"Chilling effects can be subtle, but today they are everywhere. And it’s not just students who are chilled by Trump administration threats.
Professors are censoring themselves in lectures and rewriting syllabuses. Researchers are stripping grant applications of words that might attract federal scrutiny, or abandoning the topics entirely. Media outlets are modifying their news coverage to avoid Trump lawsuits or sanctions.
Law enforcement and regulatory agencies are refusing to investigate Trump-aligned actors inside or outside government, and major national law firms are declining cases challenging Trump administration policies.
Publishers are “stepping back” from LGBTQ+ books and other progressive subjects. Many in targeted immigrant communities are afraid to leave home to go to work or school.
In most cases, these people and institutions are not being specifically targeted or threatened by Trump. But they are afraid, and their fear is doing the administration’s work for it. They stay silent, avoid attention and confrontation, and look the other way. In other cases, they change their speech and behavior to accommodate or conform to the administration’s worldview.

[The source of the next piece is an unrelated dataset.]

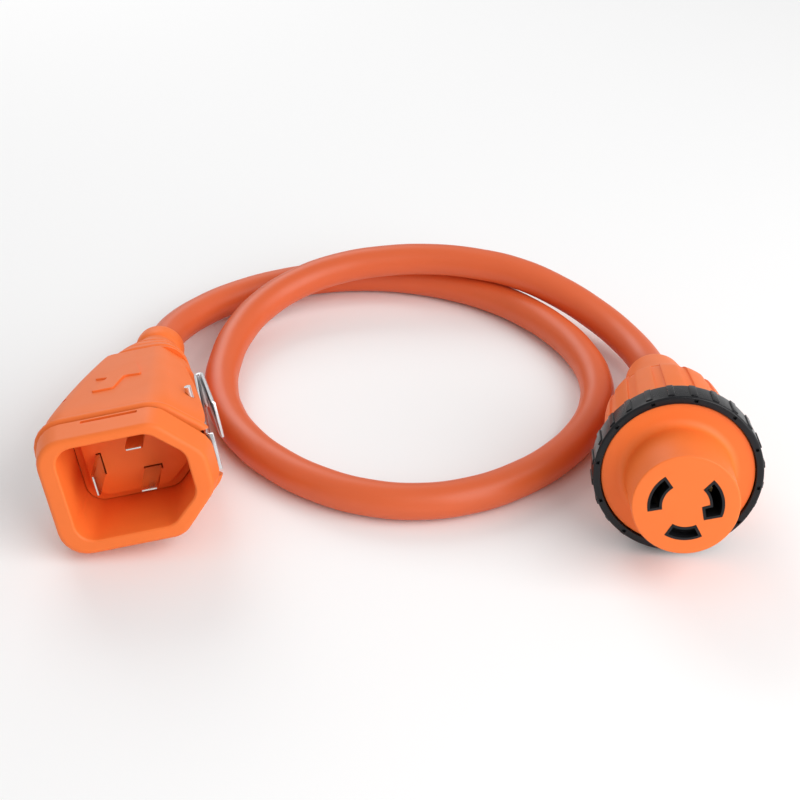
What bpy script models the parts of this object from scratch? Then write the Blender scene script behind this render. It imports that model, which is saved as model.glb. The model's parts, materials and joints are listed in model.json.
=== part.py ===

Of course, there are counterexamples, such as the winter protests in Minneapolis in response to brutality by agents with U.S. Immigration and Customs Enforcement, and the recent “No Kings” rallies. But even here, the broader but less visible trend—chilling effects—is evident.
For instance, in recent reporting on the latest No Kings rallies, many media outlets observed that students were noticeably missing, despite the Trump administration’s unpopularity among younger Americans."